# Prolimatech MK-13: Neuer VGA-Kühler im Anmarsch



## PCGH-Redaktion (2. Dezember 2009)

*Prolimatech MK-13: Neuer VGA-Kühler im Anmarsch*

Jetzt ist Ihre Meinung zu Prolimatech MK-13: Neuer VGA-Kühler im Anmarsch gefragt. Beachten Sie dabei unsere Forenregeln.

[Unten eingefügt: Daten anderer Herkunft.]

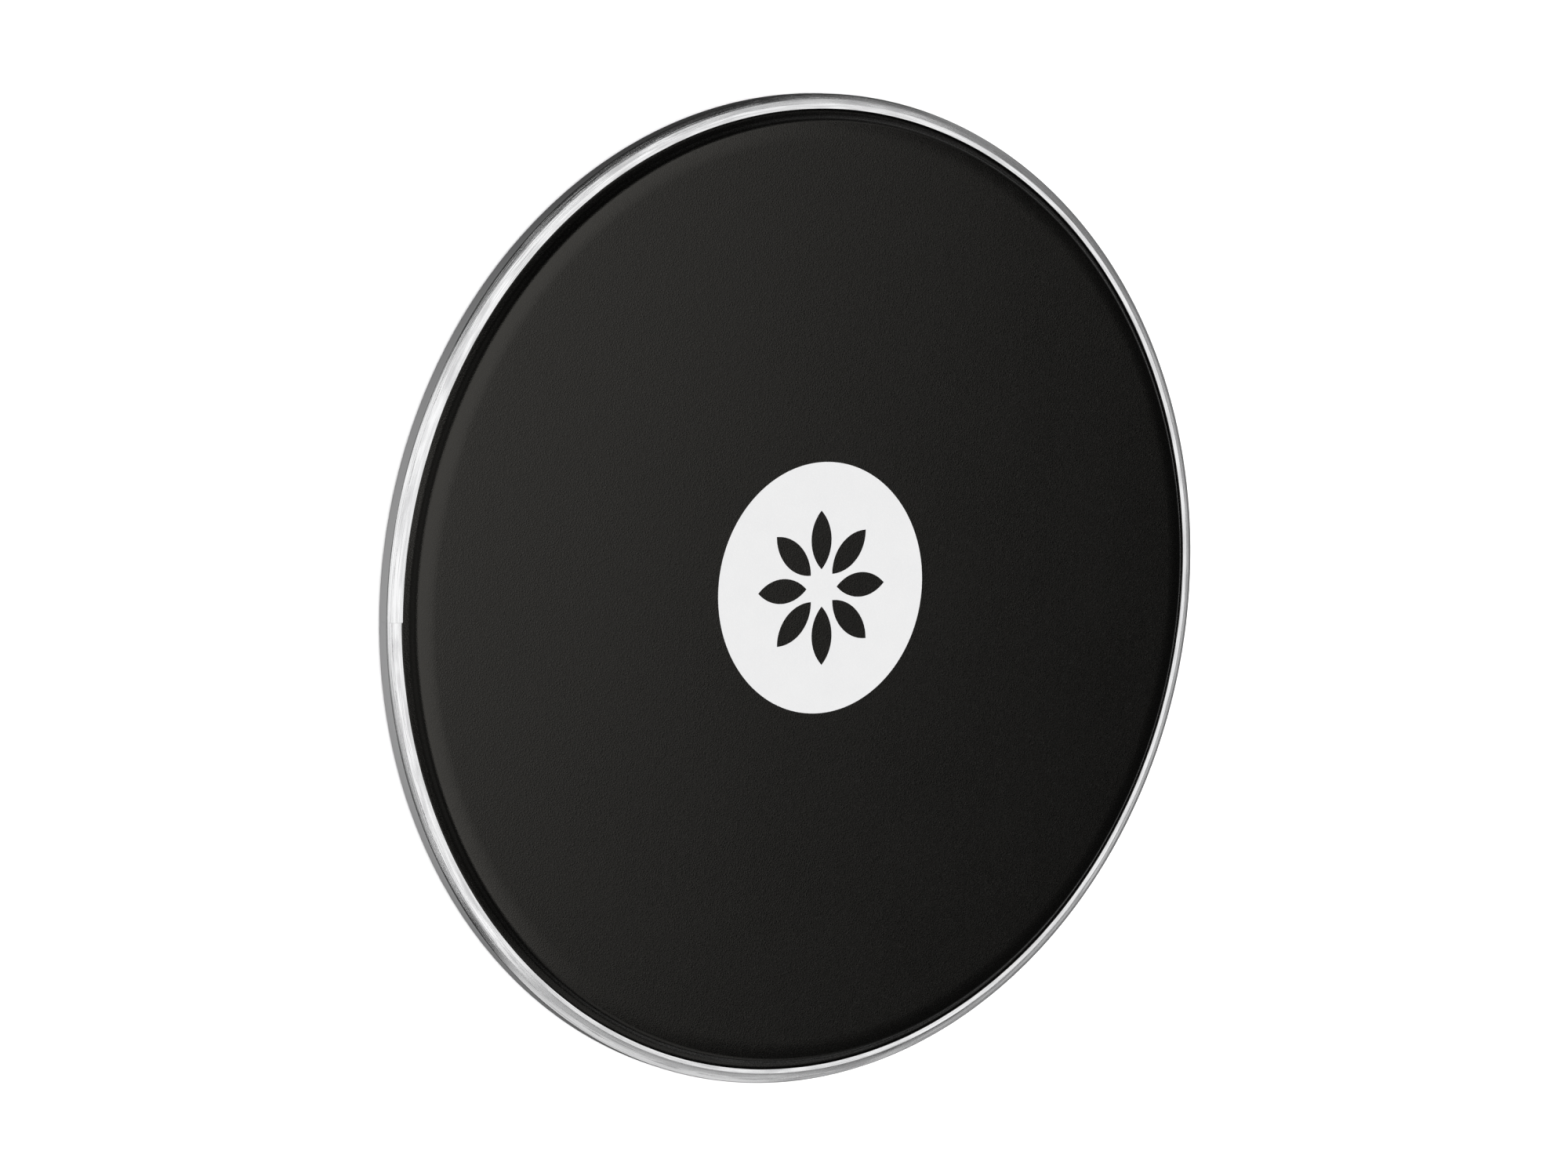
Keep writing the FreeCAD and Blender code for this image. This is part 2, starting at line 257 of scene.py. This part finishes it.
class Shader(Nodes):
    """A new material's node tree and its surface."""

    def __init__(self, name):
        self.material = bpy.data.materials.new(name)
        self.material.use_nodes = True
        super().__init__(self.material.node_tree)
        self.surface = self.tree.nodes["Principled BSDF"]

    def set(self, **values):
        """Sets or links the surface's sockets, named with underscores for spaces."""
        for key, value in values.items():
            self.feed(self.surface.inputs[key.replace("_", " ")], value)

    def millimetres(self):
        """The place on the object, in millimetres."""
        place = self.node("ShaderNodeTexCoord").outputs["Object"]
        return self.vector("MULTIPLY", place, (1 / MM, 1 / MM, 1 / MM))

    def bump(self, height, depth_mm, below=None):
        """A bump whose height runs from 0 to 1 over the given depth."""
        inputs = {"Height": height, "Distance": depth_mm * MM}
        if below is not None:
            inputs["Normal"] = below
        return self.node("ShaderNodeBump", inputs).outputs["Normal"]

    def ring_place(self):
        """(length along the hoop, r, z) in millimetres, with the seam at the hoop's joint."""
        place = self.millimetres()
        turn = self.node("ShaderNodeVectorRotate", {"Vector": place, "Angle": math.pi - JOINT},
                         rotation_type="Z_AXIS").outputs[0]
        x, y, z = self.node("ShaderNodeSeparateXYZ", {0: turn}).outputs
        along = self.times(self.math("ARCTAN2", y, x), RIDGE)
        radius = self.vector("LENGTH", self.combine(x, y, 0.0))
        return along, radius, z


# ---------------------------------------------------------------- materials

def rolled_aluminium():
    """Aluminium strip, rolled into a channel: lengthwise lines, worn patches, a rough crease."""
    shader = Shader("rolled_aluminium")
    along, radius, height = shader.ring_place()

    def lines(length, width, detail=2.0):
        """Noise drawn out along the hoop, as rollers leave it: a patch's length and width in mm."""
        place = shader.combine(shader.math("DIVIDE", along, length), shader.math("DIVIDE", radius, width),
                               shader.math("DIVIDE", height, width))
        return shader.noise(place, 1.0, detail)

    # chatter: speckled roller marks in a ragged band along the crease
    roof = shader.between(height, BROW_HEIGHT - 0.6, BROW_HEIGHT)
    from_crease = shader.math("ABSOLUTE", shader.math("SUBTRACT", radius, CREASE + 0.25))
    band_edge = shader.plus(from_crease, shader.times(lines(12.0, 3.0), 0.9))
    band = shader.times(roof, shader.between(band_edge, 0.35, 0.6, 1.0, 0.0))
    speckle = shader.noise(shader.combine(along, shader.times(radius, 1.6), height), 2.6, 3.0, 0.7)
    chatter = shader.times(band, shader.between(speckle, 0.42, 0.58))

    # fine scratches, broad drawing lines, and worn patches on the roof's inner part
    scratches = shader.between(lines(24.0, 0.16, 3.0), 0.52, 0.7)
    drawn = lines(60.0, 0.5, 3.0)
    patches = shader.between(lines(14.0, 1.6, 3.0), 0.35, 0.7)
    inner = shader.between(radius, CREASE + 0.2, CREASE + 0.6, 1.0, 0.2)
    worn = shader.times(shader.times(roof, inner), patches)

    roughness = shader.plus(shader.mix(roof, 0.26, 0.15), shader.times(drawn, 0.08))
    roughness = shader.plus(roughness, shader.times(worn, 0.12))
    roughness = shader.plus(roughness, shader.times(chatter, 0.12))
    shader.set(Metallic=1.0, Roughness=roughness)
    marks = shader.times(shader.times(scratches, roof), 0.75)
    grime = shader.math("MAXIMUM", shader.times(chatter, 0.6), marks)
    grime = shader.math("MAXIMUM", grime, shader.times(worn, 0.42))
    shader.set(Base_Color=shader.tint(grime, (0.84, 0.84, 0.845), (0.42, 0.42, 0.43)))
    normal = shader.bump(drawn, 0.01)
    normal = shader.bump(scratches, -0.006, normal)
    normal = shader.bump(chatter, -0.02, normal)
    shader.set(Normal=normal)
    return shader.material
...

			Dieser Inhalt steht nur eingeloggten Mitgliedern zur Verfügung.
        

 Zurück zum Artikel: Prolimatech MK-13: Neuer VGA-Kühler im Anmarsch


----------



## Kreisverkehr (2. Dezember 2009)

*Prolimatech MK-13: Neuer VGA-Kühler im Anmarsch*

Bin mal gespannt, wie das mit der Kühlung für die SpaWas der 58x0er aussieht. Ob hier der Kühler mit der Bodenplatte der 50er zusammenpasst, und wie das mit der 70er geregelt wird...


----------



## Pravasi (2. Dezember 2009)

*AW: Prolimatech MK-13: Neuer VGA-Kühler im Anmarsch*

Ich dachte(aktuelle PCGH,S.16) aufgrund der Grundplatte ist die 5870 sozusagen resistent gegen Kühleralternativen?


----------



## SGD (2. Dezember 2009)

*AW: Prolimatech MK-13: Neuer VGA-Kühler im Anmarsch*

Mk-13
+Enermax Apollish(temp-geregelt)
=

könnt doch gut klappen oder?!


----------



## FortunaGamer (2. Dezember 2009)

*AW: Prolimatech MK-13: Neuer VGA-Kühler im Anmarsch*

Ich bin sehr gespannt wie der so im Test abschneiden wird. Ich kann mir gute Leistungen vorstellen. War aber kla das Prolimatech einen VGA Kühler rausbringt da schon das auf der Seite einen Bereich dafür da war.


----------



## KILLTHIS (2. Dezember 2009)

*AW: Prolimatech MK-13: Neuer VGA-Kühler im Anmarsch*

Das sieht doch gut aus... da ich Weihnachten meine HD5770 hab', wäre das eine wirklich schicke Alternative zum aktuellen Kühler.


----------



## Tytator (2. Dezember 2009)

*AW: Prolimatech MK-13: Neuer VGA-Kühler im Anmarsch*

Für mich nur bei einem Preis < 40€ interessant, da silent nicht sehr wichtig ist, dafür OC, welches auch jetzt schon stabil läuft.
In einem Jahr, wenn der Preis gesunken ist und die Kompatibilität auch, wie es in der Werbung steht, für zukünftige Karten gewährleistet ist, wird das Teil deutlich interessanter sein.


----------



## Havenger (2. Dezember 2009)

*AW: Prolimatech MK-13: Neuer VGA-Kühler im Anmarsch*

also hab den megahalems und wenn jetzt auch der mk13 so gut wie der wird  ...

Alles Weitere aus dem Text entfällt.